では、どの言葉を残し、どの言葉を削れば良いのでしょうか。その判断基準は、たった一つです。
「その一文を削った時に、読み手の感情が動かなくなるか、どうか?」
理論的に筋が通っているか、文法的に正しいか、ではありません。あなたのメッセージの目的は、論文を書くことではなく、人の心を動かすことです。読んでいて心が動かない言葉、ワクワクしない表現は、たとえ論理的に正しくても、全て不要なノイズです。一つひとつの言葉、一文一文に対して、「これは本当に必要か?これがあることで、お客様の心はより大きく揺さぶられるか?」と自問自答してください。
削っても意味が通り、かつ感情の揺れ幅が変わらないのであれば、その言葉は迷わず削るべきです。逆に、その言葉を削ることで、文章が味気なくなり、感動が薄れてしまうのであれば、それは残すべき「魂の言葉」です。
目指すべきは、国語の教科書に載っているような格調高い文章ではありません。中高生が夢中になって読む「ライトノベル」のような、サクサクとリズミカルに読める文章です。難しい言葉を避け、一文を短くし、テンポの良い会話のように書く。そうして、不要な脂肪を全て削ぎ落とした先に、あなたのメッセージは、最もパワフルで美しい姿を現すのです。
本日のまとめ
今回は、お客様の脳が拒否できず、あなたの虜になってしまう「最強のメッセージ術」について、ニューロマーケティングの観点から7つの「メッセージブースター」を徹底的に解説してきました。
最後に、その7つの要点を振り返りましょう。
- あなたにフォーカスする: 全てのメッセージは、不特定多数ではなく「目の前のたった一人」に向けて語りかけましょう。ターゲットを具体的に絞り込むほど、メッセージは深く突き刺さります。
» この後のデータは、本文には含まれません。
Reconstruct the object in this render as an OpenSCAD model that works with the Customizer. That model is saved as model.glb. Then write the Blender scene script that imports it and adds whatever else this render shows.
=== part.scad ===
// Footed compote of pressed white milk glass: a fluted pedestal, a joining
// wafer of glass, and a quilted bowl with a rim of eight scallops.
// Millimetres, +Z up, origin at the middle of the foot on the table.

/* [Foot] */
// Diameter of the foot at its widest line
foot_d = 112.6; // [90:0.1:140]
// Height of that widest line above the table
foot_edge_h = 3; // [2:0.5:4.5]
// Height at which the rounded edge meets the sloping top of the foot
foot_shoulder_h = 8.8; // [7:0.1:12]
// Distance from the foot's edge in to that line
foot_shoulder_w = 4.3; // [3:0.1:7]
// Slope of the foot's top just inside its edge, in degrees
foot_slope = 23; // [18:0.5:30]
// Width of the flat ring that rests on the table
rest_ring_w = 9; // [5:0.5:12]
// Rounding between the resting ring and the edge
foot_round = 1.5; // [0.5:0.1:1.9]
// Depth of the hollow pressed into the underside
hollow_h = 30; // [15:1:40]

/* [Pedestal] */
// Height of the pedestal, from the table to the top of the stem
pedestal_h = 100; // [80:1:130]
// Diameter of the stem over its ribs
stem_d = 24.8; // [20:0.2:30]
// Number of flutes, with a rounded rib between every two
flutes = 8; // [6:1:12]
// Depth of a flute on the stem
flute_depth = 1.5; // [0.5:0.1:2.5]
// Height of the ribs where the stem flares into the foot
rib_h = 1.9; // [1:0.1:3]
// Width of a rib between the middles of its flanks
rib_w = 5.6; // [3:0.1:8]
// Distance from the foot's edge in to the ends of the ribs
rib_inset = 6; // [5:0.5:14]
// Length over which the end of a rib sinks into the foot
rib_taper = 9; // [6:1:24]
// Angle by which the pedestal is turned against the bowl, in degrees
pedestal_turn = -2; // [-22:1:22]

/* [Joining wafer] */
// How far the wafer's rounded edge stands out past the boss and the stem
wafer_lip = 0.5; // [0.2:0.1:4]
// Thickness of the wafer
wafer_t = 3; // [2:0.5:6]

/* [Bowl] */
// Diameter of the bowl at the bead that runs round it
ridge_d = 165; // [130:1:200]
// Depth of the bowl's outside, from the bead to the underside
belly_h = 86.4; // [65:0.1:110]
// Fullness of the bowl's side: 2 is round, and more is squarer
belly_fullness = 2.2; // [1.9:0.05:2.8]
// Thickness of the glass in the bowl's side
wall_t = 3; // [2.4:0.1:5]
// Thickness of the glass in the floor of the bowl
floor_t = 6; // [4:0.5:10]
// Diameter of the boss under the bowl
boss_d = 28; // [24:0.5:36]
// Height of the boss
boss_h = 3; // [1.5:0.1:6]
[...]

- 信憑性と権威性を構築する: 情熱や誠実さで「信憑性」を高め、専門性や有力者との関連性で「権威性」を演出しましょう。信頼なくして、購買はあり得ません。
- 明確な白黒を見せる: 商品を使う前の「絶望的な痛み」と、使った後の「感動的な解放」を、極端なコントラストで描き出しましょう。ビフォーアフターの差こそが、商品の価値です。
- 感情トリガーを引く: 人を行動させるのは「痛み」「恐怖」「怒り」「嫌悪」「混乱」といった強い感情です。「悲しみ」や「罪悪感」は逆に行動を止めてしまうので注意が必要です。
- 空間を刺激する: 五感を超えた感覚(通覚、平衡感覚など)に訴えかける具体的な描写で、お客様の頭の中に鮮やかな「仮想現実」を創り出しましょう。
- ストーリーを語る: 人間の脳が抗えない「物語」の力を活用しましょう。「苦労 → 解決 → 信念」という型に沿って語ることで、メッセージは忘れられない体験へと変わります。
- 徹底的に削る: 最後の仕上げは、不要な言葉を削ぎ落とす作業です。「感情が動くか」を基準に、シンプルで力強いメッセージを目指しましょう。
これらの技術は、一つひとつが非常に強力ですが、組み合わせることで、その効果は相乗的に増大していきます。今日からでも、ぜひご自身のウェブサイト、広告文、SNSの投稿、メルマガなどで、一つでも試してみてください。
きっと、今までとは全く違うお客様の反応に、驚かれることでしょう。あなたの言葉が、お客様の脳に直接届き、心を動かし、ビジネスを新たなステージへと導くことを、心から願っています。